WHAT IS BEING ASKED
In the listing below, find the line with "by the point.", then repeat exactly every line from the top through that one.

── DATA EXCERPT ──

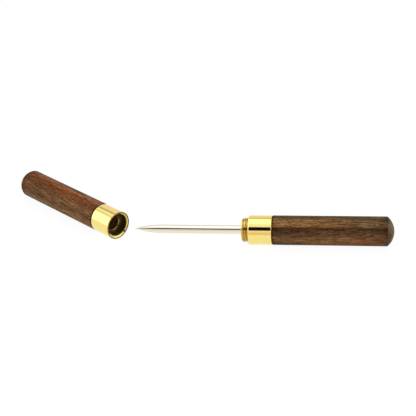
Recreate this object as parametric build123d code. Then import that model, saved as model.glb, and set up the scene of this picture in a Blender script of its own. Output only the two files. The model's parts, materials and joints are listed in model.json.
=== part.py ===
"""Pocket scratch awl: a steel point in a brass and rosewood handle, with its screw cap lying by the point.

Both halves are turned work, so each piece is a closed outline spun about the X axis. The handle's axis is the
X axis of the frame. The origin is where the blade leaves the handle's threaded nose, and it points to -X.
The cap is drawn the same way, with its mouth at x = 0 and its domed end towards +X, and is then set down
where it lies.
"""
from build123d import *
import math
import os

# Wooden barrels
body_diameter = 16.0
handle_barrel_length = 61.5
handle_dome_height = 3.7
cap_barrel_length = 63.9
cap_dome_height = 5.1
dome_edge_round = 0.8
wood_edge_chamfer = 0.35

# Steel blade, a rod ground to a long rounded point, with a thinner tang behind its seat on the ferrule
blade_diameter = 4.76
blade_reach = 59.4
point_length = 15.0
tip_diameter = 0.4
tip_length = 0.15
tang_diameter = 4.0
tang_length_in_wood = 25.0
tang_chamfer = 0.4
tang_end_gap = 0.5

# Screw thread between handle and cap, right-handed
thread_diameter = 13.2
thread_pitch = 1.2
thread_depth = 0.5
thread_root_flat = 0.1
thread_flank_angle = 30.0
thread_clearance = 0.15

# Handle ferrule
nose_length = 3.6
nose_chamfer = 0.8
nose_relief_width = 0.3
nose_relief_depth = 0.6
nose_groove_at_top = 1.2
handle_collar_length = 12.9
shoulder_edge_round = 0.8
handle_tenon_length = 8.0

# Cap ferrule
cap_ferrule_length = 14.2
cap_thread_length = 4.5
mouth_bevel_length = 0.9
mouth_bevel_diameter = 15.0
mouth_edge_round = 0.25
brass_edge_round = 0.45

# Sockets in the ferrules, and the tenons glued into them
socket_diameter = 13.5
tenon_end_gap = 0.1
glue_gap = 0.03

# Stop ring that the cap holds between its thread and its tenon
stop_ring_thickness = 2.0
stop_ring_countersink_diameter = 9.4
stop_ring_countersink_depth = 0.6
stop_ring_side_clearance = 0.06
stop_ring_end_clearance = 0.1
cap_bore_diameter = 8.4
cap_bore_end_clearance = 2.4

# Where the cap lies: its mouth beyond the blade's tip and to one side, and its turn on the table
cap_mouth_beyond_tip = 10.2
cap_mouth_aside = 2.95
cap_yaw = 36.7

body_radius = body_diameter / 2
blade_radius = blade_diameter / 2
tang_radius = tang_diameter / 2
tang_hole_radius = tang_radius + glue_gap
tip_radius = tip_diameter / 2
nose_thread_radius = thread_diameter / 2
cap_thread_radius = nose_thread_radius - thread_depth + thread_clearance
socket_radius = socket_diameter / 2
tenon_radius = socket_radius - glue_gap
cap_bore_radius = cap_bore_diameter / 2
tip_x = -blade_reach
handle_joint_x = nose_length + handle_collar_length
tang_end_x = handle_joint_x + tang_length_in_wood


def spun(outline):
    """A solid of revolution about the X axis, from the closed outline of its upper half."""
    return revolve(make_face(outline), Axis.X)


def tube(inner_radius, outer_radius, start_x, end_x):
    corners = [(start_x, inner_radius), (start_x, outer_radius), (end_x, outer_radius), (end_x, inner_radius)]
    return spun(Polyline(*corners, close=True))


def groove_cutter(crest_radius, depth, length):
    """The tool that cuts a right-hand groove along X, which crosses the underside at x = 0.

    It cuts inwards where the depth is above 0 and outwards where it is below, and stands past the crest by a
    quarter of the depth, so that it leaves a clean edge.
    """
    over_radius = crest_radius + depth / 4
    root_radius = crest_radius - depth
    half_root = thread_root_flat / 2
    half_top = half_root + abs(over_radius - root_radius) * math.tan(math.radians(thread_flank_angle))
    profile = Polyline(
        (over_radius, 0, -half_top),
        (over_radius, 0, half_top),
        (root_radius, 0, half_root),
        (root_radius, 0, -half_root),
        close=True,
    )
    helix = Helix(pitch=thread_pitch, height=length, radius=crest_radius)
    return Rot(Y=90) * sweep(make_face(profile), path=helix, is_frenet=True)


def dome(start_x, height):
    """The arc of a barrel's spherical end, from its edge down to the axis."""
    dome_radius = (body_radius**2 + height**2) / (2 * height)
    centre_x = start_x + height - dome_radius
    half_angle = math.asin(body_radius / dome_radius) / 2
    middle = (centre_x + dome_radius * math.cos(half_angle), dome_radius * math.sin(half_angle))
    return ThreePointArc((start_x, body_radius), middle, (start_x + height, 0))


def barrel(front_x, length, dome_height, tenon_length, hole_radius, hole_end_x):
    """A wooden barrel: a tenon in front, a domed end behind, and a blind hole up its axis from the tenon."""
    tenon_x = front_x - tenon_length
    end_x = front_x + length
    front = Polyline(
        (hole_end_x, 0),
        (hole_end_x, hole_radius),
        (tenon_x, hole_radius),
        (tenon_x, tenon_radius),
        (front_x, tenon_radius),
        (front_x, body_radius - wood_edge_chamfer),
        (front_x + wood_edge_chamfer, body_radius),
        (end_x, body_radius),
    )
    back = Line((end_x + dome_height, 0), (hole_end_x, 0))
    half = make_face([*front.edges(), dome(end_x, dome_height), back])
    corner = half.vertices().sort_by_distance((end_x, body_radius))[0]
    return revolve(fillet(corner, dome_edge_round), Axis.X)


def make_blade():
    shank_x = tip_x + point_length
    flank_end = (tip_x + tip_length, tip_radius)
    flank = TangentArc((shank_x, blade_radius), flank_end, tangent=(-1, 0))
    rest = Polyline(
        flank_end,
        (tip_x, 0),
        (tang_end_x, 0),
        (tang_end_x, tang_radius - tang_chamfer),
        (tang_end_x - tang_chamfer, tang_radius),
        (0, tang_radius),
        (0, blade_radius),
        (shank_x, blade_radius),
    )
    return spun([flank, *rest.edges()])


def make_nose():
    """The threaded nose, trimmed from a longer rod that has its groove all along it."""
    groove = groove_cutter(nose_thread_radius, thread_depth, nose_length + 3 * thread_pitch)
    rod = tube(0, nose_thread_radius, -4 * thread_pitch, nose_length + 4 * thread_pitch)
    threaded_rod = rod - Pos(nose_groove_at_top - 1.5 * thread_pitch, 0, 0) * groove
    relief_x = nose_length - nose_relief_width
    corners = [
        (0, tang_hole_radius),
        (0, nose_thread_radius - nose_chamfer),
        (nose_chamfer, nose_thread_radius),
        (relief_x, nose_thread_radius),
        (relief_x, nose_thread_radius - nose_relief_depth),
        (nose_length, nose_thread_radius - nose_relief_depth),
        (nose_length, tang_hole_radius),
    ]
    return spun(Polyline(*corners, close=True)) & threaded_rod


def make_collar():
    """The handle's brass collar: its front shoulder rolls over into its side, and its back is a socket."""
    socket_x = handle_joint_x - handle_tenon_length - tenon_end_gap
    half = make_face(
        Polyline(
            (nose_length, tang_hole_radius),
            (nose_length, body_radius),
            (handle_joint_x, body_radius),
            (handle_joint_x, socket_radius),
            (socket_x, socket_radius),
            (socket_x, tang_hole_radius),
            close=True,
        )
    )
    shoulder = half.vertices().sort_by_distance((nose_length, body_radius))[0]
    half = fillet(shoulder, shoulder_edge_round)
    joint_edge = half.vertices().sort_by_distance((handle_joint_x, body_radius))[0]
    return revolve(fillet(joint_edge, brass_edge_round), Axis.X)


def make_handle_ferrule():
    return make_collar() + make_nose()


def make_handle_barrel():
    return barrel(
        handle_joint_x,
        handle_barrel_length,
        handle_dome_height,
        handle_tenon_length,
        tang_hole_radius,
        tang_end_x + tang_end_gap,
    )


def make_cap_ferrule():
    # The mouth is bored and then tapped right through into the socket behind it
    groove = groove_cutter(cap_thread_radius, -thread_depth, cap_thread_length + 2 * thread_pitch)
    blank_end_x = cap_ferrule_length + 3 * thread_pitch
    blank = tube(cap_thread_radius, body_diameter, -3 * thread_pitch, blank_end_x)
    tapped_blank = blank - Pos(-thread_pitch, 0, 0) * groove
    half = make_face(
        Polyline(
            (mouth_bevel_length, cap_thread_radius),
            (0, mouth_bevel_diameter / 2),
            (0, body_radius),
            (cap_ferrule_length, body_radius),
            (cap_ferrule_length, socket_radius),
            (cap_thread_length, socket_radius),
            (cap_thread_length, cap_thread_radius),
            close=True,
        )
    )
    rim = half.vertices().sort_by_distance((0, body_radius))[0]
    half = fillet(rim, mouth_edge_round)
    joint_edge = half.vertices().sort_by_distance((cap_ferrule_length, body_radius))[0]
    half = fillet(joint_edge, brass_edge_round)
    return revolve(half, Axis.X) & tapped_blank


def make_cap_stop_ring():
    front_x = cap_thread_length + stop_ring_end_clearance
    back_x = front_x + stop_ring_thickness
    outer_radius = socket_radius - stop_ring_side_clearance
    return spun(
        Polyline(
            (front_x, stop_ring_countersink_diameter / 2),
            (front_x, outer_radius),
            (back_x, outer_radius),
            (back_x, cap_bore_radius),
            (front_x + stop_ring_countersink_depth, cap_bore_radius),
            close=True,
        )
    )


def make_cap_barrel():
    ring_space = stop_ring_thickness + 2 * stop_ring_end_clearance
    tenon_length = cap_ferrule_length - cap_thread_length - ring_space
    bore_end_x = blade_reach + nose_length + cap_bore_end_clearance
    return barrel(
        cap_ferrule_length,
        cap_barrel_length,
        cap_dome_height,
        tenon_length,
        cap_bore_radius,
        bore_end_x,
    )


cap_place = Pos(tip_x - cap_mouth_beyond_tip, cap_mouth_aside, 0) * Rot(Z=180 - cap_yaw)
pieces = {
    "blade": make_blade(),
    "handle_ferrule": make_handle_ferrule(),
    "handle_barrel": make_handle_barrel(),
    "cap_ferrule": cap_place * make_cap_ferrule(),
    "cap_stop_ring": cap_place * make_cap_stop_ring(),
    "cap_barrel": cap_place * make_cap_barrel(),
}
os.makedirs("parts", exist_ok=True)
for name, piece in pieces.items():
    export_step(piece, f"parts/{name}.step")
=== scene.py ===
"""Pocket scratch awl: its steel point, brass ferrules and rosewood barrels, dressed around the model.

Lengths are in metres, as they are in the model.
"""
import json
import math
import bpy
from mathutils import Matrix, Vector


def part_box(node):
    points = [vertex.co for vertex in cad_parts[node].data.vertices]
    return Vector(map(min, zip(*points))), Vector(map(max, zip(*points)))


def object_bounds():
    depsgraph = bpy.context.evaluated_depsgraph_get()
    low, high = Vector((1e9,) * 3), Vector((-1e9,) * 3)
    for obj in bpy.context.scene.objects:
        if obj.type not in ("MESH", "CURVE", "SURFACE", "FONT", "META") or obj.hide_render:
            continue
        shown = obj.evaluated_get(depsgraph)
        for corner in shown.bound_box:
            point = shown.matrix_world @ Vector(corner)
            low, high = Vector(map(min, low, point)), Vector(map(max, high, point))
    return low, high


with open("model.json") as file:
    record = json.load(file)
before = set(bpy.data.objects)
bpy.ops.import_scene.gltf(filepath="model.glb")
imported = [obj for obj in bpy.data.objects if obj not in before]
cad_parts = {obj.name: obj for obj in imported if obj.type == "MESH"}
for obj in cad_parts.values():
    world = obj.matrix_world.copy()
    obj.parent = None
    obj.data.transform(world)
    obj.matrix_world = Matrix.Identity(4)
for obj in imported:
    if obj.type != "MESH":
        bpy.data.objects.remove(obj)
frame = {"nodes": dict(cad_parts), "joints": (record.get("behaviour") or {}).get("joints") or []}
cad_low, cad_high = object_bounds()
nodes = frame["nodes"]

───

WRITTEN REPLY
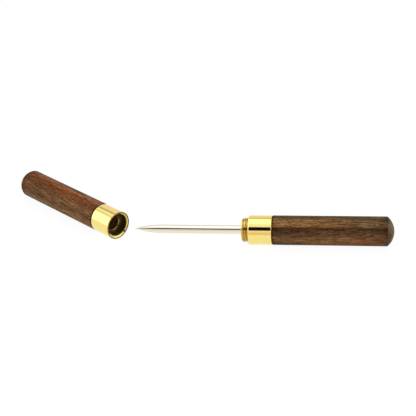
Recreate this object as parametric build123d code. Then import that model, saved as model.glb, and set up the scene of this picture in a Blender script of its own. Output only the two files. The model's parts, materials and joints are listed in model.json.
=== part.py ===
"""Pocket scratch awl: a steel point in a brass and rosewood handle, with its screw cap lying by the point.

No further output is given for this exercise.